— START OF Dataset content —

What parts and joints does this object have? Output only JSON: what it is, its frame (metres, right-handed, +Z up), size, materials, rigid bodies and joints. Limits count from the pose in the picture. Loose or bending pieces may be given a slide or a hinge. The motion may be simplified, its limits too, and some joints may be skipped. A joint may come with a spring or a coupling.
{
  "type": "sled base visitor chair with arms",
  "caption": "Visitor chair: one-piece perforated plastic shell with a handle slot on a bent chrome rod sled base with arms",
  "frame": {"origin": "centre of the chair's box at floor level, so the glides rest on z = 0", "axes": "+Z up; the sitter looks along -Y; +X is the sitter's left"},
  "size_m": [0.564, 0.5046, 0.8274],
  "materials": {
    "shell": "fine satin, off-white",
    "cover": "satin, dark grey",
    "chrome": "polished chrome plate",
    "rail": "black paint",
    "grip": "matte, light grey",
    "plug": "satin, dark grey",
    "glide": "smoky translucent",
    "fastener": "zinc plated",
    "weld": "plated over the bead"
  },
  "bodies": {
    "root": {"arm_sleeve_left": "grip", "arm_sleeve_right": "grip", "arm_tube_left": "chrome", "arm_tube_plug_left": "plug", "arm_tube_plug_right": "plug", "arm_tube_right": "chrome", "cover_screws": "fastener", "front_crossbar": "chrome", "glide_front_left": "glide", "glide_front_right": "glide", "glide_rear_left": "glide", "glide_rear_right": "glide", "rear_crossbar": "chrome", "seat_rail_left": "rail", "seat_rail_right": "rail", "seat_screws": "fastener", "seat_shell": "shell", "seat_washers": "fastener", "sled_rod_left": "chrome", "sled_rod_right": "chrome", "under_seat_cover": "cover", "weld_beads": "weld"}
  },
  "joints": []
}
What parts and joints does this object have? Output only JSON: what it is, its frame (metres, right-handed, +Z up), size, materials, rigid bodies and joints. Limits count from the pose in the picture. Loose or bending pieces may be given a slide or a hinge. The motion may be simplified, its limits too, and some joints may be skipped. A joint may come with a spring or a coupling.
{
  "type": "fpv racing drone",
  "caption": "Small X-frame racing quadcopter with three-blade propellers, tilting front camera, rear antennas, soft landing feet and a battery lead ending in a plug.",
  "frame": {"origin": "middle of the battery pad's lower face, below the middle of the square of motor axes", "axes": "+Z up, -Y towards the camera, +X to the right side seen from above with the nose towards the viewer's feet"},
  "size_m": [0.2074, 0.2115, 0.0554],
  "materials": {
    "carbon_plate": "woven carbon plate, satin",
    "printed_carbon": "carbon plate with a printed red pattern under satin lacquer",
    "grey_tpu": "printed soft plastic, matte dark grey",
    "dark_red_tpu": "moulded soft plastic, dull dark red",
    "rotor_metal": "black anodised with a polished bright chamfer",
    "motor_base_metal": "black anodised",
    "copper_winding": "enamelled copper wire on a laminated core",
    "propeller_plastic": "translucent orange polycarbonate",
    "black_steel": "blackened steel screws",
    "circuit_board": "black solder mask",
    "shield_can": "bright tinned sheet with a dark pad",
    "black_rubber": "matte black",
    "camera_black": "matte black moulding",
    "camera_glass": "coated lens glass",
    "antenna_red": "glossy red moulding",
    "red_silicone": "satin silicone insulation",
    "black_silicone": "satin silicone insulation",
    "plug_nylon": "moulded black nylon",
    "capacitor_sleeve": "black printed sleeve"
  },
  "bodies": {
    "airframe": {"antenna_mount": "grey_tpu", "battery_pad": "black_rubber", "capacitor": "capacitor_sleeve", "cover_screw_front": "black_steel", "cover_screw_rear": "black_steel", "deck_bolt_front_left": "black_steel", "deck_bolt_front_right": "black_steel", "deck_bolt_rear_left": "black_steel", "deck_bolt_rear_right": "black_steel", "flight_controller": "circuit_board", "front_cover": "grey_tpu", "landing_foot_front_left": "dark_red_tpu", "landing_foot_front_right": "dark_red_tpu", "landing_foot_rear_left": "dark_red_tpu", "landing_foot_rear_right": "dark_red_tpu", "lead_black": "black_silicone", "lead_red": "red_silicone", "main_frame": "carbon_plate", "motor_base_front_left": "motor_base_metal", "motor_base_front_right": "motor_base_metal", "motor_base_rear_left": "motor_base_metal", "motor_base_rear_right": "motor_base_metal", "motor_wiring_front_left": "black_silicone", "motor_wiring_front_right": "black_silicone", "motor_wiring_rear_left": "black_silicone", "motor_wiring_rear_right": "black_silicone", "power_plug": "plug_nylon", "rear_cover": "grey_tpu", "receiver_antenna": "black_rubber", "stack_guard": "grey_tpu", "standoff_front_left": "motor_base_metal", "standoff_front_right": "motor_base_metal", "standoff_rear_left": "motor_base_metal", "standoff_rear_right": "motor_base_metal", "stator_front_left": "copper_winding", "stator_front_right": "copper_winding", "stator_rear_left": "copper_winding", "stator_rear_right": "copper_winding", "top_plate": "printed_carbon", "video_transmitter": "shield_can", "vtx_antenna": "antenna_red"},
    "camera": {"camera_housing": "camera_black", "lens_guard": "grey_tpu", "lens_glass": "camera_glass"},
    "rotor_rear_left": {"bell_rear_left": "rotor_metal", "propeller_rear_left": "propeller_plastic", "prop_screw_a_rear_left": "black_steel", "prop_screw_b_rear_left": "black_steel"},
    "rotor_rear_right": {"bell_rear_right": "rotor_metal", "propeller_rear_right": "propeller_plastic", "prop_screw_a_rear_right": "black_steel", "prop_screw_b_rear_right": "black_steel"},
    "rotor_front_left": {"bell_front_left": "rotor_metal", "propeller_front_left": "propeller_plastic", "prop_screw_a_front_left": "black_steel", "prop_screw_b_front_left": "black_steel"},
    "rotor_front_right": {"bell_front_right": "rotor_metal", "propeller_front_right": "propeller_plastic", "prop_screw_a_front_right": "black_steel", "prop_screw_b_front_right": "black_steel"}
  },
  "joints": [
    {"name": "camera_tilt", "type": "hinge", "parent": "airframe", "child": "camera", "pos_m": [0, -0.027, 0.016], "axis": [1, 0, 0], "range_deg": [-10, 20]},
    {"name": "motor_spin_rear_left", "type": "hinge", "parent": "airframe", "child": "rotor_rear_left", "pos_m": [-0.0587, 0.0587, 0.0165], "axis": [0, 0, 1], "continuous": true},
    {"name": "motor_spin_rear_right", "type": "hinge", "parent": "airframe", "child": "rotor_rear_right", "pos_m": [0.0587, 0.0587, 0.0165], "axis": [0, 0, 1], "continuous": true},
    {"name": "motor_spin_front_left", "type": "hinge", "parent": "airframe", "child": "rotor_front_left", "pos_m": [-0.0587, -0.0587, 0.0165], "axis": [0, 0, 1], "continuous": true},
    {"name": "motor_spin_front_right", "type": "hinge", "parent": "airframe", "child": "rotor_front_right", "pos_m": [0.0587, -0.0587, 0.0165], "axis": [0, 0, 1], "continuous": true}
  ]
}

— END OF Dataset content —

◆ Task statement
Copy out all of the lines above exactly.

◆ Solved problem
What parts and joints does this object have? Output only JSON: what it is, its frame (metres, right-handed, +Z up), size, materials, rigid bodies and joints. Limits count from the pose in the picture. Loose or bending pieces may be given a slide or a hinge. The motion may be simplified, its limits too, and some joints may be skipped. A joint may come with a spring or a coupling.
{
  "type": "sled base visitor chair with arms",
  "caption": "Visitor chair: one-piece perforated plastic shell with a handle slot on a bent chrome rod sled base with arms",
  "frame": {"origin": "centre of the chair's box at floor level, so the glides rest on z = 0", "axes": "+Z up; the sitter looks along -Y; +X is the sitter's left"},
  "size_m": [0.564, 0.5046, 0.8274],
  "materials": {
    "shell": "fine satin, off-white",
    "cover": "satin, dark grey",
    "chrome": "polished chrome plate",
    "rail": "black paint",
    "grip": "matte, light grey",
    "plug": "satin, dark grey",
    "glide": "smoky translucent",
    "fastener": "zinc plated",
    "weld": "plated over the bead"
  },
  "bodies": {
    "root": {"arm_sleeve_left": "grip", "arm_sleeve_right": "grip", "arm_tube_left": "chrome", "arm_tube_plug_left": "plug", "arm_tube_plug_right": "plug", "arm_tube_right": "chrome", "cover_screws": "fastener", "front_crossbar": "chrome", "glide_front_left": "glide", "glide_front_right": "glide", "glide_rear_left": "glide", "glide_rear_right": "glide", "rear_crossbar": "chrome", "seat_rail_left": "rail", "seat_rail_right": "rail", "seat_screws": "fastener", "seat_shell": "shell", "seat_washers": "fastener", "sled_rod_left": "chrome", "sled_rod_right": "chrome", "under_seat_cover": "cover", "weld_beads": "weld"}
  },
  "joints": []
}
What parts and joints does this object have? Output only JSON: what it is, its frame (metres, right-handed, +Z up), size, materials, rigid bodies and joints. Limits count from the pose in the picture. Loose or bending pieces may be given a slide or a hinge. The motion may be simplified, its limits too, and some joints may be skipped. A joint may come with a spring or a coupling.
{
  "type": "fpv racing drone",
  "caption": "Small X-frame racing quadcopter with three-blade propellers, tilting front camera, rear antennas, soft landing feet and a battery lead ending in a plug.",
  "frame": {"origin": "middle of the battery pad's lower face, below the middle of the square of motor axes", "axes": "+Z up, -Y towards the camera, +X to the right side seen from above with the nose towards the viewer's feet"},
  "size_m": [0.2074, 0.2115, 0.0554],
  "materials": {
    "carbon_plate": "woven carbon plate, satin",
    "printed_carbon": "carbon plate with a printed red pattern under satin lacquer",
    "grey_tpu": "printed soft plastic, matte dark grey",
    "dark_red_tpu": "moulded soft plastic, dull dark red",
    "rotor_metal": "black anodised with a polished bright chamfer",
    "motor_base_metal": "black anodised",
    "copper_winding": "enamelled copper wire on a laminated core",
    "propeller_plastic": "translucent orange polycarbonate",
    "black_steel": "blackened steel screws",
    "circuit_board": "black solder mask",
    "shield_can": "bright tinned sheet with a dark pad",
    "black_rubber": "matte black",
    "camera_black": "matte black moulding",
    "camera_glass": "coated lens glass",
    "antenna_red": "glossy red moulding",
    "red_silicone": "satin silicone insulation",
    "black_silicone": "satin silicone insulation",
    "plug_nylon": "moulded black nylon",
    "capacitor_sleeve": "black printed sleeve"
  },
  "bodies": {
    "airframe": {"antenna_mount": "grey_tpu", "battery_pad": "black_rubber", "capacitor": "capacitor_sleeve", "cover_screw_front": "black_steel", "cover_screw_rear": "black_steel", "deck_bolt_front_left": "black_steel", "deck_bolt_front_right": "black_steel", "deck_bolt_rear_left": "black_steel", "deck_bolt_rear_right": "black_steel", "flight_controller": "circuit_board", "front_cover": "grey_tpu", "landing_foot_front_left": "dark_red_tpu", "landing_foot_front_right": "dark_red_tpu", "landing_foot_rear_left": "dark_red_tpu", "landing_foot_rear_right": "dark_red_tpu", "lead_black": "black_silicone", "lead_red": "red_silicone", "main_frame": "carbon_plate", "motor_base_front_left": "motor_base_metal", "motor_base_front_right": "motor_base_metal", "motor_base_rear_left": "motor_base_metal", "motor_base_rear_right": "motor_base_metal", "motor_wiring_front_left": "black_silicone", "motor_wiring_front_right": "black_silicone", "motor_wiring_rear_left": "black_silicone", "motor_wiring_rear_right": "black_silicone", "power_plug": "plug_nylon", "rear_cover": "grey_tpu", "receiver_antenna": "black_rubber", "stack_guard": "grey_tpu", "standoff_front_left": "motor_base_metal", "standoff_front_right": "motor_base_metal", "standoff_rear_left": "motor_base_metal", "standoff_rear_right": "motor_base_metal", "stator_front_left": "copper_winding", "stator_front_right": "copper_winding", "stator_rear_left": "copper_winding", "stator_rear_right": "copper_winding", "top_plate": "printed_carbon", "video_transmitter": "shield_can", "vtx_antenna": "antenna_red"},
    "camera": {"camera_housing": "camera_black", "lens_guard": "grey_tpu", "lens_glass": "camera_glass"},
    "rotor_rear_left": {"bell_rear_left": "rotor_metal", "propeller_rear_left": "propeller_plastic", "prop_screw_a_rear_left": "black_steel", "prop_screw_b_rear_left": "black_steel"},
    "rotor_rear_right": {"bell_rear_right": "rotor_metal", "propeller_rear_right": "propeller_plastic", "prop_screw_a_rear_right": "black_steel", "prop_screw_b_rear_right": "black_steel"},
    "rotor_front_left": {"bell_front_left": "rotor_metal", "propeller_front_left": "propeller_plastic", "prop_screw_a_front_left": "black_steel", "prop_screw_b_front_left": "black_steel"},
    "rotor_front_right": {"bell_front_right": "rotor_metal", "propeller_front_right": "propeller_plastic", "prop_screw_a_front_right": "black_steel", "prop_screw_b_front_right": "black_steel"}
  },
  "joints": [
    {"name": "camera_tilt", "type": "hinge", "parent": "airframe", "child": "camera", "pos_m": [0, -0.027, 0.016], "axis": [1, 0, 0], "range_deg": [-10, 20]},
    {"name": "motor_spin_rear_left", "type": "hinge", "parent": "airframe", "child": "rotor_rear_left", "pos_m": [-0.0587, 0.0587, 0.0165], "axis": [0, 0, 1], "continuous": true},
    {"name": "motor_spin_rear_right", "type": "hinge", "parent": "airframe", "child": "rotor_rear_right", "pos_m": [0.0587, 0.0587, 0.0165], "axis": [0, 0, 1], "continuous": true},
    {"name": "motor_spin_front_left", "type": "hinge", "parent": "airframe", "child": "rotor_front_left", "pos_m": [-0.0587, -0.0587, 0.0165], "axis": [0, 0, 1], "continuous": true},
    {"name": "motor_spin_front_right", "type": "hinge", "parent": "airframe", "child": "rotor_front_right", "pos_m": [0.0587, -0.0587, 0.0165], "axis": [0, 0, 1], "continuous": true}
  ]
}